I can’t imagine a better descriptor than “big floppy lawnflamethrower.”. His voice is a hairball expo on karaoke night, almost too lovely to behold.  From what little information I was able to gather on the group they played venues all around SoCal in the late sixties.  I’ve never heard of any of them (Greasy Slew Duck Club?!), so I can only assume they were flattened by Alexander’s visionary warble.

In a way this record is a testament to just how much the psychedelic movement owed to the blues.  Perhaps if this record had sold better people would have latched onto this notion.  I think a big part of why nobody did is a central conceit to the genre, in that most psychedelia is about as bluesy as the Beatles.  One thing is for certain, though: Alexander was at least channelling the spirit of Screamin’ Jay Hawkins and every whiskey he ever played footsy with.  He understood the Bloozband for what it was: a vehicle to let his wobbly soul dance.  Perfection is out of the question.

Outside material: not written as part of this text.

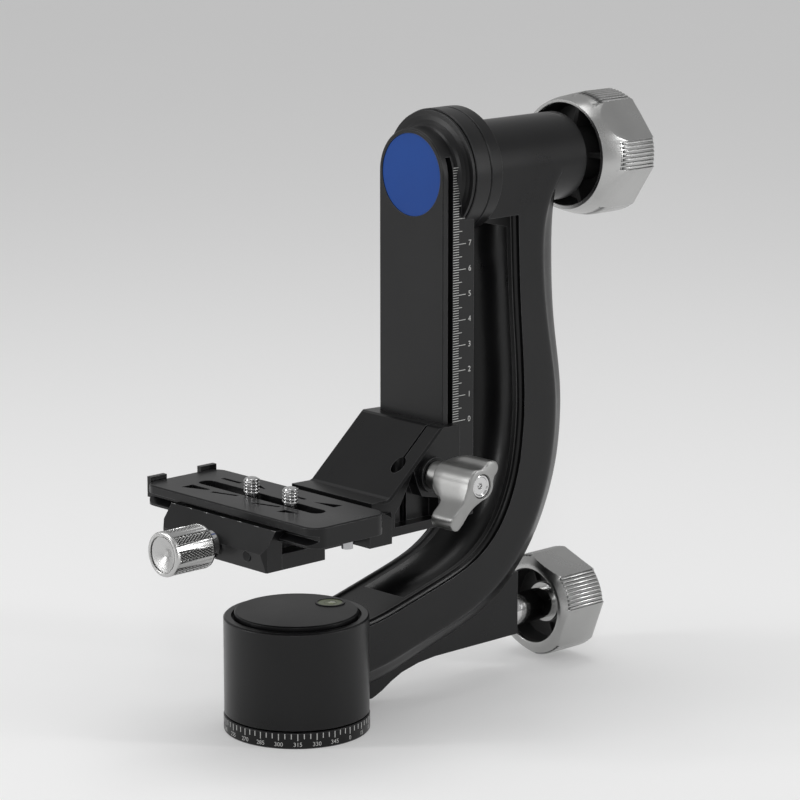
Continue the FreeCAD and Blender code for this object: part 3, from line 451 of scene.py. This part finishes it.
def grow(piece, tree, material, sizes):
    """The piece's mesh replaced by what the tree makes of it."""
    modifier = piece.modifiers.new("grow", "NODES")
    modifier.node_group = tree
    for socket in tree.interface.items_tree:
        if socket.item_type != "SOCKET" or socket.in_out != "INPUT":
            continue
        if socket.name == "Finish":
            modifier[socket.identifier] = material
        elif socket.name in sizes:
            modifier[socket.identifier] = sizes[socket.name]
    view = bpy.context.evaluated_depsgraph_get()
    mesh = bpy.data.meshes.new_from_object(piece.evaluated_get(view))
    piece.modifiers.clear()
    piece.data = mesh
    return piece


def near(*point):
    """A place given in millimetres."""
    return [value * MM for value in point]


# Hand knobs
def cone_share(t):
    """How far a knob's front has opened towards its grip, from 0 to 1."""
    return 1.5 * t - 0.5 * t * t


class Knob:
    """Sizes of a many-cornered hand knob in millimetres."""

    def __init__(self, name, z, sides, front, end, rim, grip, cone, flat, corner, count, start):
        self.name = name
        self.z = z
        self.sides = sides
        self.pitch = 360 / sides
        self.front = front
        self.end = end
        self.rim = rim
        self.grip = grip
        self.cone = cone
        self.flat = flat
        self.corner = corner
        self.count = count
        self.start = start
        self.valley = grip - 0.7

    def opening(self, x):
        t = min(1.0, max(0.0, (x - self.front) / self.cone))
        return self.rim + (self.grip - self.rim) * cone_share(t)

    def reaches(self, radius):
        """Where the cone has opened to a radius."""
        low, high = self.front, self.front + self.cone
        for _ in range(30):
            middle = (low + high) / 2
            if self.opening(middle) < radius:
                low = middle
            else:
                high = middle
        return high

    def wall(self, off):
        """Radius of the grip at an angle off the nearest corner."""
        if abs(off) <= self.corner:
            return self.valley
        return self.flat / math.cos(math.radians(self.pitch / 2 - abs(off)))

    def offsets(self):
        corner = [self.corner * (k / 4 - 1) for k in range(9)]
        side = [self.corner + 0.08 + (self.pitch - 2 * self.corner - 0.16) * k / 14 for k in range(15)]
        return corner + side

    def column(self, off, angle, inside):
        near_off = off if off <= self.pitch / 2 else off - self.pitch
        radius = self.wall(near_off)
        meet = self.reaches(radius)
        column = list(inside)
        for k in range(13):
            x = self.front + (meet - self.front) * k / 12
            column.append((x, self.opening(x) if k else self.rim))
        for k in range(1, 5):
            column.append((meet + (self.end - 2.2 - meet) * k / 4, radius))
        column += [
            (self.end - 1.3, radius - 0.35),
            (self.end - 0.6, radius - 1.0),
            (self.end - 0.1, radius - 2.0),
            (self.end, radius - 3.0),
            (self.end, self.grip * 0.56),
            (self.end - 0.5, self.grip * 0.54),
            (self.end - 1.2, self.grip * 0.53),
            (self.end - 1.2, self.grip * 0.30),
            (self.end - 0.4, self.grip * 0.28),
            (self.end - 0.4, 0),
        ]
        return [about_x(x, r, angle, self.z) for x, r in column]

    def body(self, inside, material):
        columns = []
        for k in range(self.sides):
            for off in self.offsets():
                columns.append(self.column(off, self.start + self.pitch * k + off, inside))
        points, faces = rings(columns)
        return shape(self.name, points, faces, material)

    def ridges(self, material):
        """Rounded ridges across the corners, sloped off along the cone."""
        step = 2 * self.corner / self.count
        half = self.grip * math.radians(step) * 0.36
        low = self.valley - 0.15
        section = [(-half, low), (-half * 0.74, self.grip - 0.20), (-half * 0.3, self.grip - 0.01),
                   (half * 0.3, self.grip - 0.01), (half * 0.74, self.grip - 0.20), (half, low)]
        points = []
        for across, radius in section:
            points.append((self.reaches(radius), -radius, across))
        for across, radius in section:
            points.append((self.end - 1.5 - (radius - low) * 0.8, -radius, across))
        n = len(section)
        faces = [tuple(range(n)), tuple(range(2 * n - 1, n - 1, -1))]
        for k in range(n):
            j = (k + 1) % n
            faces.append((k, k + n, j + n, j))
        one = shape(self.name + "_ridges", points, faces, material, sharp=50)
        first = self.start - self.corner + step / 2
        return grow(one, REPEAT, material, {
            "In a group": self.count, "Groups": self.sides, "Step turn": math.radians(-step),
            "Group turn": math.radians(-self.pitch),
            "First turn": math.radians(-first), "Turn axis": (1.0, 0.0, 0.0), "Place": near(0, 0, self.z),
        })

    def ribs(self, x0, x1, low, high, thick, material):
        """Webs that brace the recessed front."""
        points, faces = bar(x0, x1, -high, -low, -thick / 2, thick / 2)
        one = shape(self.name + "_ribs", points, faces, material)
        return grow(one, REPEAT, material, {
            "In a group": self.sides, "Step turn": math.radians(-self.pitch),
            "First turn": math.radians(-self.start),
            "Turn axis": (1.0, 0.0, 0.0), "Place": near(0, 0, self.z),
        })


def recess_shade_sheet(name, z, floor_x, front_x, inner, outer, material):
    """Sheet of painted shade lining a knob's recessed front."""
    profile = [(floor_x - 0.05, inner), (floor_x - 0.05, outer - 0.9), (front_x + 1.6, outer),
               (front_x + 1.6, outer + 0.12),
               (floor_x + 0.1, outer - 0.7), (floor_x + 0.1, inner), (floor_x - 0.05, inner)]
    points, faces = lathe_x(profile, z)
    return shape(name, points, faces, material)


def squeezed(piece, z):
    """Squeezes what stands well outside the axis and above it, so that the knob stays in the CAD box."""
    for vertex in piece.data.vertices:
        rise = vertex.co.z - z * MM
        reach = math.hypot(vertex.co.y, rise)
        if rise > 0 and reach > SQUEEZE_FROM * MM:
            share = min(1.0, (reach / MM - SQUEEZE_FROM) / (SQUEEZE_FULL - SQUEEZE_FROM))
            vertex.co.z = z * MM + rise * (1 - share * (1 - SQUEEZE))
    return piece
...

I apologize for rambling, but maybe I was trying to skirt the real reason this record exists, and has to exist.  It is the last genuine psychedelic blues statement of its time, and between the maybe-once-rehearsed ensemble effort, a recording quality that suggests a garage at the bottom of the Hudson, and the incomparable Alexander, we realized that it couldn’t go any other way.  It’s both glorious and disarming.  The glory is obvious, but the disarmament comes when the weight of the thing comes crashing to our shoulders.  Did the gods bless this as a living funeral, or was Alexander really as clairvoyant as I hope he was?  Was it planned from the start to mark the death of the psychedelic music in LP form?  Is this what a death rattle plays on the guitar?

I see now why the Bloozband is Timeless.  The gutteral cry of humanity’s search for answers in the face of oblivion can never be silenced.  Alexander’s unique art merely made it timely.